Consider John 16. Jesus is found telling the disciples about the Holy Spirit and what the Holy Spirit’s job will be. Jesus explains:
“8 And when he comes, he will convict the world of its sin, and of God’s righteousness, and of the coming judgment. 9 The world’s sin is that it refuses to believe in me. 10 Righteousness is available because I go to the Father, and you will see me no more.”
In verse 9 it appears that Jesus takes the time to intentionally point out and define, for the disciples (and us), what the world’s sin is. He could have said ANYTHING at that moment, but He chose to define it as unbelief in Him. Inarguably, throughout His ministry, He did address specific sins that did not fit with following him. However, I believe His defining of sin in this verse was intentionally focused on the sin that we, as His followers, should be focused on when addressing other’s sin.
The sins that he outright condemns (hate, lust, coveting, etc.) are all directed at His followers for the sake of their own righteousness; not for His followers to point out in others as sin. This becomes evident right after He teaches about anger, adultery and revenge. He says not to concern ourselves with the speck in someone else’s eye (their sin) when there is a plank in ours (our glaring sin) [Matthew 7:3-5.]
Christians and the World’s Sin
Fortunately, in defining the world’s sin, Jesus made that fit perfectly into the Great Commission He gave us before departing the earth. In Acts 1:8, just prior to His ascension, Jesus commissions the Apostles (and by proxy all His followers) to “be my witnesses, telling people about me everywhere—in Jerusalem, throughout Judea, in Samaria, and to the ends of the earth.” This unbelief in Jesus is the sin we’re called to address and being His witness is how we’re expected to address it.
As we love and live life with others, they begin to wonder and ask where we find our hope (because they get to see the realness and rawness of our life and how Jesus moves within it and within us.) When that happens, we’re able to declare who He is, His goodness, and provide an explanation for the hope we have (1 Peter 3:15).
In response to the world’s unbelief, we are called to be Jesus’ witnesses (or testify, proclaim, declare) to who He is… the Son of the Living God. We do that by loving God and by loving those He has put in our life. Obeying these commands is evidence of our love for Jesus.
Now is the time to stop declaring what we’re against and start declaring Who we are for. This does not mean that we are not accountable for what Jesus taught, because we are. We are. Christians are accountable, not unbelievers.
The Best Way
When we love God, we’re drawn to a life of righteousness in Christ. Because we love God and Jesus, we also obey His command to love others. When we love others, they get to experience Jesus. Through our declaration of who Jesus is (through word and action), the Holy Spirit leads that person into all truth and convicts them of the sin of unbelief. They either answer or reject that conviction. If they accept it and seek Jesus; the Holy Spirit draws them to righteousness, in Jesus, and begins to deal with the sins that have kept them from that righteousness and holiness. Our part then becomes to disciple the new believer within a relationship (and community) of love and grace.

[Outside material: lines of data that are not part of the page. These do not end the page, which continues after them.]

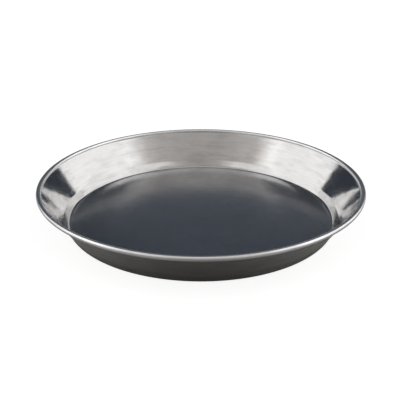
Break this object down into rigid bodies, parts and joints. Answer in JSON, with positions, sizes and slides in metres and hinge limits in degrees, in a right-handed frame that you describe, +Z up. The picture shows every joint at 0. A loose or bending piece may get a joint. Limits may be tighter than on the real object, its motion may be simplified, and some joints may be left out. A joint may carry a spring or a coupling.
{
  "type": "oil drain pan",
  "caption": "Round shallow sheet-metal pan with a flat floor, flared wall and rolled wired rim, set under an engine to catch drained oil.",
  "frame": {"origin": "centre of the flat underside, on the surface that the pan stands on", "axes": "+Z up along the axis of the pan; the pan is round, so X and Y are free, and the joint of the rim wire lies at +Y"},
  "size_m": [0.445, 0.445, 0.054],
  "materials": {
    "sheet_steel": "bright zinc or tin plate, satin",
    "wire_steel": "plain drawn wire"
  },
  "bodies": {
    "root": {"pan_shell": "sheet_steel", "rim_wire": "wire_steel"}
  },
  "joints": []
}
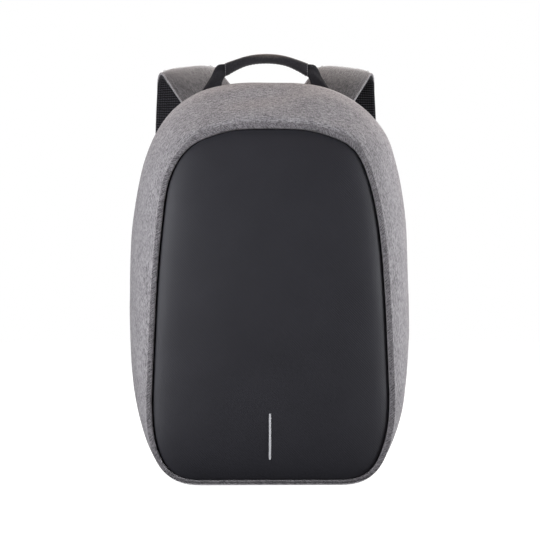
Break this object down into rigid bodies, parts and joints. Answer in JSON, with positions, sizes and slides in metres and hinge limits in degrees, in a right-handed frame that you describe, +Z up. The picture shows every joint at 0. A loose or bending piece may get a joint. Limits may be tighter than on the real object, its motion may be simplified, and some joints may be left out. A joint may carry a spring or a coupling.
{
  "type": "anti theft backpack",
  "caption": "Upright day backpack with a padded melange shell, a smooth front panel, a carrying handle, padded shoulder straps and a hidden zip at the back.",
  "frame": {"origin": "middle of the flat base, on the surface that the bag stands on", "axes": "+X to the right of someone who faces the front, the front faces -Y, +Z up"},
  "size_m": [0.294, 0.1961, 0.4518],
  "materials": {
    "grey_cloth": "matte melange weave",
    "front_cloth": "fine satin twill",
    "black_cloth": "matte plain weave",
    "air_mesh": "open spacer mesh",
    "webbing": "ribbed webbing",
    "plastic": "satin moulded",
    "zip_metal": "satin black",
    "reflector": "retroreflective tape"
  },
  "bodies": {
    "root": {"body_shell": "grey_cloth", "front_panel": "front_cloth", "reflective_strip": "reflector", "zip_track": "black_cloth", "zip_slider_lower": "zip_metal", "zip_slider_upper": "zip_metal", "zip_pull_lower": "webbing", "zip_pull_upper": "webbing", "back_panel": "black_cloth", "back_pad_left": "air_mesh", "back_pad_right": "air_mesh", "strap_yoke": "black_cloth", "strap_cover_left": "grey_cloth", "strap_cover_right": "grey_cloth", "strap_mesh_left": "air_mesh", "strap_mesh_right": "air_mesh", "strap_tab_left": "webbing", "strap_tab_right": "webbing", "ladder_lock_left": "plastic", "ladder_lock_right": "plastic", "adjuster_webbing_left": "webbing", "adjuster_webbing_right": "webbing", "strap_anchor_left": "black_cloth", "strap_anchor_right": "black_cloth", "handle_leg_left": "webbing", "handle_leg_right": "webbing", "handle_grip": "black_cloth"}
  },
  "joints": []
}
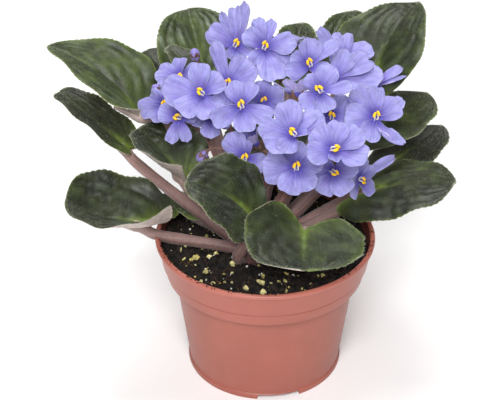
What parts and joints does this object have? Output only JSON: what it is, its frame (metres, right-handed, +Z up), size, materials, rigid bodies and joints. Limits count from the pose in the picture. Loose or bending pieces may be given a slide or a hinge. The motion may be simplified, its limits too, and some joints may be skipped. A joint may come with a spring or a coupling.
{
  "type": "potted african violet",
  "caption": "Potted african violet: heart-shaped hairy leaves on long stalks round a dome of lavender flowers, in a round terracotta-coloured plastic pot full of dark soil.",
  "frame": {"origin": "middle of the pot's underside, on the surface it stands on", "axes": "+Z up along the pot's axis, -Y towards the front that the picture shows, +X to that front's right"},
  "size_m": [0.2304, 0.1954, 0.1793],
  "materials": {
    "pot": "matte moulded plastic in terracotta red",
    "soil": "rough dark peat mix with pale vermiculite bits",
    "leaf": "dark green, velvety with short hairs",
    "stalk": "mauve-brown fleshy stalk with short hairs",
    "flower_stalk": "brown-mauve thin stalk and calyx",
    "petal": "soft matte lavender petal"
  },
  "bodies": {
    "root": {"pot": "pot", "soil": "soil", "crown_and_leaf_stalks": "stalk", "leaf_01": "leaf", "leaf_02": "leaf", "leaf_03": "leaf", "leaf_04": "leaf", "leaf_05": "leaf", "leaf_06": "leaf", "leaf_07": "leaf", "leaf_08": "leaf", "leaf_09": "leaf", "leaf_10": "leaf", "leaf_11": "leaf", "leaf_12": "leaf", "leaf_13": "leaf", "leaf_14": "leaf", "leaf_15": "leaf", "leaf_16": "leaf", "leaf_17": "leaf", "leaf_18": "leaf", "flower_stem_1": "flower_stalk", "flower_stem_2": "flower_stalk", "flower_stem_3": "flower_stalk", "flower_stem_4": "flower_stalk", "flower_stem_5": "flower_stalk", "flower_stem_6": "flower_stalk", "flower_01": "petal", "flower_02": "petal", "flower_03": "petal", "flower_04": "petal", "flower_05": "petal", "flower_06": "petal", "flower_07": "petal", "flower_08": "petal", "flower_09": "petal", "flower_10": "petal", "flower_11": "petal", "flower_12": "petal", "flower_13": "petal", "flower_14": "petal", "flower_15": "petal", "flower_16": "petal", "flower_17": "petal", "flower_18": "petal", "flower_19": "petal", "flower_20": "petal", "flower_21": "petal", "flower_22": "petal", "flower_23": "petal", "flower_24": "petal", "flower_25": "petal", "flower_26": "petal"}
  },
  "joints": []
}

Make your plank the priority. Deal with the sins within you. Seek out other believers that will hold you accountable. But as for the world adhering to the standard of righteousness He calls US to, they don’t even believe in Him, why would they follow what He says?
Maybe it’s time that we actually do what Jesus said and love God, love others, and let the Holy Spirit lead us to Him, turning us to righteousness.